Author: Paul J. Beckert M.B.A., C.P.A., Pinnacle Business Solutions L.L.P.

In recent weeks, there has been plenty of discussion about regulatory changes, taxes, and so much more. At both the federal and state levels, the tax filing deadlines have been extended to July 15.

Beyond that key change, there are a few things that all small business owners should be taking advantage of these new provisions in the Internal Revenue Code to lower their tax liabilities.

  1. Qualified Business Income Deduction

Effective January 1, 2018, in the case of a taxpayer other than a C Corporation there shall be a deduction with respect to any qualified trade of business of an amount equal to the lessor of 20% of the taxpayer’s qualified business income or the greater of:

  1. 50% of the W-2 wages of the qualified business
  2. The sum of 25% of the W-2 wages of the qualified business plus 2.5% of the unadjusted basis immediately after acquisition of qualified property

It’s important to note that the W-2 limitations listed above do not apply to any taxpayer whose taxable income for the year does not exceed $321,400 for those who are Married Filing Jointly (M.F.J.) or $160,700 for those who are filling single. The W-2 limit applies fully for a taxpayer whose taxable income is in excess of the threshold amount by $100,000 MFJ, or  $50,000 single. Also, note that if your business is a Specified Service Trade or Business (i.e. Health, Law, Accounting, Financial Services) and your taxable income exceeds $421,400 MFJ or $210,700 single, you no longer qualify for the deduction.

  1. Section 179 Expense Limitations and Modifications

The maximum amount of qualified property a taxpayer can elect to expense under sections 179 is increased from $1,000,000 in 2018 to $1,020,000 in 2019. Furthermore, the deduction limit or phase-out began at $2,500,000 in 2018. This limit is increased to $2,550,000 in 2019. The Section 179 limit for S.U.V.s, Trucks, Vans over 6000 pounds GVWR is $25,000. A truck or van that is a qualified non-personal use vehicle is not subject to the annual depreciation limit. Qualified property is property acquired by purchase for use in the active conduct of a trade or business such as equipment, off the shelf software, or automobiles.

  1. Bonus Depreciation

Taxpayers are required to take additional first-year special depreciation allowance for certain qualified property. This deduction is calculated after taking any Section 179 and before any regular depreciation deduction. This additional depreciation taken on any new or used property is held at 100% from 2018 to 2022. This increased deduction also applies to Longer Production Period Property and Certain Aircraft. After 2022, the deduction is reduced 20% points each year until it reaches 0% for qualified property and 20% for Longer Production Period Property and Certain Aircraft in 2027. The additional first-year bonus depreciation for vehicles purchased after September 27, 2017, remained at $8,000 for 2019. Qualified property is property acquired by purchase for use in the active conduct of a trade or business such as equipment, off the shelf software, or automobiles.

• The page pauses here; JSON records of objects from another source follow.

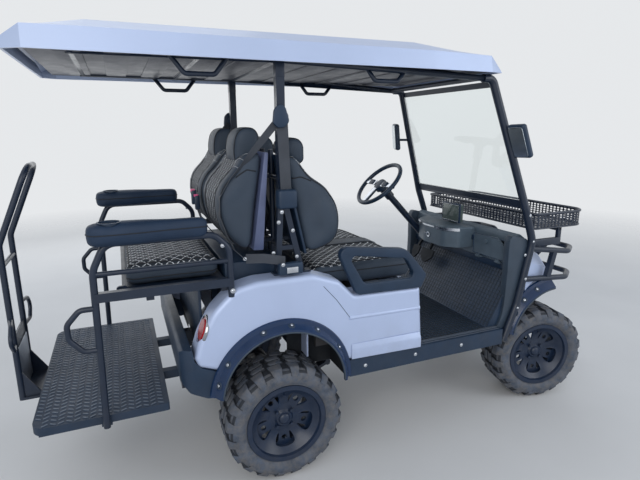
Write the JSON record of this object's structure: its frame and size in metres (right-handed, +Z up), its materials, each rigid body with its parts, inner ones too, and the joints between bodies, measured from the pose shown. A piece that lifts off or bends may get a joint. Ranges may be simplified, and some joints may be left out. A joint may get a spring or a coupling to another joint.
{
  "type": "golf cart",
  "caption": "Lifted golf cart with front bench, rear-facing flip seat, roof, folding footplate with bag rack, front basket, off-road tyres and working steering.",
  "frame": {"origin": "on the ground, in the middle of the whole cart's length and width", "axes": "+X forward, +Y to the cart's left, +Z up"},
  "size_m": [3.0958, 1.188, 2.054],
  "materials": {
    "tyre": "moulded rubber, road dust",
    "rim_black": "satin",
    "axle_iron": "painted black",
    "frame_black": "satin powder coat",
    "body_silver": "metallic gloss",
    "roof_silver": "metallic gloss",
    "trim_black": "grained",
    "flare_black": "semi gloss",
    "seat_vinyl": "quilted vinyl",
    "glass": "clear",
    "lamp_red": "clear red lens",
    "lamp_clear": "clear lens",
    "screen": "glossy",
    "battery_grey": "plain",
    "plate_black": "diamond plate, coated black"
  },
  "bodies": {
    "chassis": {"rear_axle": "axle_iron", "motor_block": "axle_iron", "front_axle": "axle_iron", "chassis_frame": "frame_black", "suspension": "frame_black", "battery_block": "battery_grey", "rear_body": "body_silver", "rear_flares": "flare_black", "front_flares": "flare_black", "tail_lamps": "lamp_red", "rear_bumper": "trim_black", "rockers": "trim_black", "floor_pan": "trim_black", "front_cowl": "body_silver", "headlamps": "lamp_clear", "dashboard": "trim_black", "display": "screen", "steering_column": "frame_black", "pedals": "frame_black", "windscreen_frame": "frame_black", "windscreen": "glass", "roof": "roof_silver", "roof_frame": "frame_black", "roof_handles": "trim_black", "rear_struts": "frame_black", "belt_reels": "trim_black", "front_seat_backs": "seat_vinyl", "rear_seat_backs": "seat_vinyl", "seat_back_frame": "frame_black", "hip_loops": "trim_black", "armrest_frames": "frame_black", "armrest_pads": "seat_vinyl", "footplate": "plate_black", "bag_rack": "frame_black", "front_guard": "frame_black", "basket": "frame_black", "mirrors": "trim_black"},
    "wheel_rear_left": {"tyre_rear_left": "tyre", "rim_rear_left": "rim_black"},
    "wheel_rear_right": {"tyre_rear_right": "tyre", "rim_rear_right": "rim_black"},
    "wheel_front_left": {"tyre_front_left": "tyre", "rim_front_left": "rim_black"},
    "wheel_front_right": {"tyre_front_right": "tyre", "rim_front_right": "rim_black"},
    "knuckle_left": {"knuckle_left": "axle_iron"},
    "knuckle_right": {"knuckle_right": "axle_iron"},
    "tie_rod": {"tie_rod": "axle_iron"},
    "steering_wheel": {"steering_wheel": "trim_black"},
    "front_seat": {"front_cushion": "seat_vinyl"},
    "rear_seat": {"rear_cushion": "seat_vinyl", "rear_seat_pan": "frame_black"},
    "glovebox_lid": {"glovebox_lid": "trim_black"}
  },
  "joints": [
    {"name": "rear_left_spin", "type": "hinge", "parent": "chassis", "child": "wheel_rear_left", "pos_m": [-0.4222, 0.464, 0.28], "axis": [0, 1, 0], "continuous": true},
    {"name": "rear_right_spin", "type": "hinge", "parent": "chassis", "child": "wheel_rear_right", "pos_m": [-0.4222, -0.464, 0.28], "axis": [0, 1, 0], "continuous": true},
    {"name": "steer_left", "type": "hinge", "parent": "chassis", "child": "knuckle_left", "pos_m": [1.2418, 0.326, 0.28], "axis": [0, 0, 1], "range_deg": [-13.6, 38.4]},
    {"name": "steer_right", "type": "hinge", "parent": "chassis", "child": "knuckle_right", "pos_m": [1.2418, -0.326, 0.28], "axis": [0, 0, 1], "range_deg": [-13.6, 38.4]},
    {"name": "front_left_spin", "type": "hinge", "parent": "knuckle_left", "child": "wheel_front_left", "pos_m": [1.25705, 0.39534, 0.28], "axis": [0.2147, 0.9767, 0], "continuous": true},
    {"name": "front_right_spin", "type": "hinge", "parent": "knuckle_right", "child": "wheel_front_right", "pos_m": [1.22655, -0.39534, 0.28], "axis": [0.2147, 0.9767, 0], "continuous": true},
    {"name": "tie_rod_pivot", "type": "hinge", "parent": "knuckle_left", "child": "tie_rod", "pos_m": [1.14413, 0.34747, 0.22], "axis": [0, 0, 1], "range_deg": [-38.4, 13.6]},
    {"name": "steering_wheel_turn", "type": "hinge", "parent": "chassis", "child": "steering_wheel", "pos_m": [0.5098, 0.269, 1.266], "axis": [-0.6947, 0, 0.7193], "range_deg": [-191, 538]},
    {"name": "front_seat_lift", "type": "hinge", "parent": "chassis", "child": "front_seat", "pos_m": [-0.2442, 0, 0.852], "axis": [0, -1, 0], "range_deg": [0, 35]},
    {"name": "rear_seat_flip", "type": "hinge", "parent": "chassis", "child": "rear_seat", "pos_m": [-1.0732, 0, 0.987], "axis": [0, -1, 0], "range_deg": [0, 180]},
    {"name": "glovebox_lid_hinge", "type": "hinge", "parent": "chassis", "child": "glovebox_lid", "pos_m": [0.9238, -0.318, 0.862], "axis": [0, -1, 0], "range_deg": [0, 75]}
  ],
  "couplings": [
    {"joint": "steer_right", "follows": "steer_left", "ratio": 1},
    {"joint": "tie_rod_pivot", "follows": "steer_left", "ratio": -1},
    {"joint": "steering_wheel_turn", "follows": "steer_left", "ratio": 14}
  ]
}
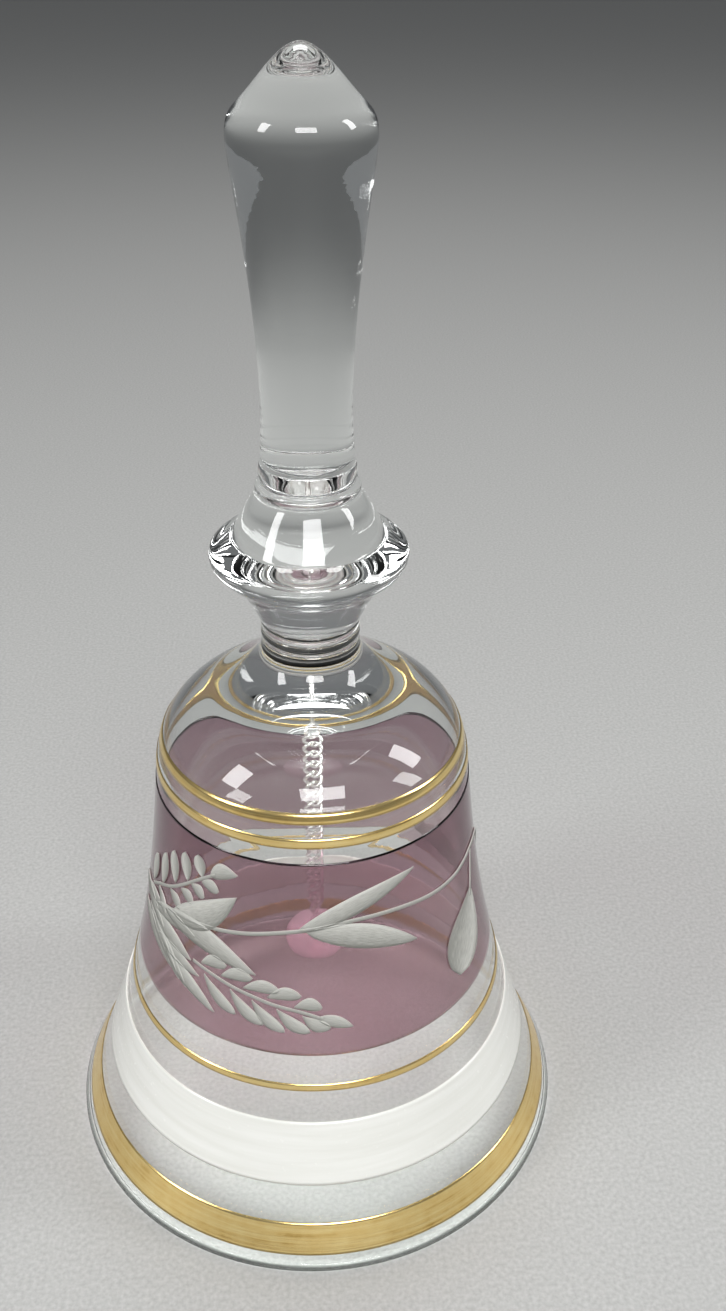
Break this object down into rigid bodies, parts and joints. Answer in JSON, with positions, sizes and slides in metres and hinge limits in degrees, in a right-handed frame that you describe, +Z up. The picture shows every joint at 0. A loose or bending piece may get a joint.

  1. Qualified Opportunity Funds

This new tax provision provides an effective deferral mechanism for short and long-term capital gains from current investments in nearly all asset classes, including stocks and other securities. Unlike Section 1031 “like-kind” deferral, qualified opportunity zones will provide: (i) the ability to invest only the gain rather than the entire current investment, (ii) a broader range of investments eligible for the deferral, (iii) a potential basis step-up of 15 percent of the initial deferred amount of investment, and (iv) an opportunity to abate all taxation on capital gains post-investment.

The new provision allows taxpayers to defer the shortterm or long-term capital gains tax due upon a sale or disposition of property if the capital gain portion of the sale or disposition is reinvested within 180 days in a “qualified opportunity fund.” A “Qualified Opportunity Zone Fund” is a corporation or partnership that invests at least 90 percent of its assets in qualified opportunity zone property. A Qualified Opportunity Zone is a population census tract that is a low-income community that is designated as a qualified opportunity zone. The governor of each state and the U.S. Treasury Department certify the qualified opportunity zones within a state. In Arizona, portions of Phoenix, Scottsdale, Glendale, Tempe, and Mesa have been designated as Opportunity Zones.

  1. Business Meals and Entertainment Expenses

Effective January 1, 2018, businesses may no longer deduct expenses generally considered to be entertainment, amusement or recreation, membership dues with respect to any club organized for business, pleasure, recreation, or other social purpose or a facility used in connection with any of the above. Taxpayers may continue to deduct 50% of the cost of business meals if the taxpayer (or an employee of the taxpayer) is present, and the food or beverages are not considered lavish or extravagant. The meals may be provided to a current or potential business customer, client, consultant, or similar business contact. Food and beverages that are provided during entertainment events will not be considered entertainment if purchased separately from the event.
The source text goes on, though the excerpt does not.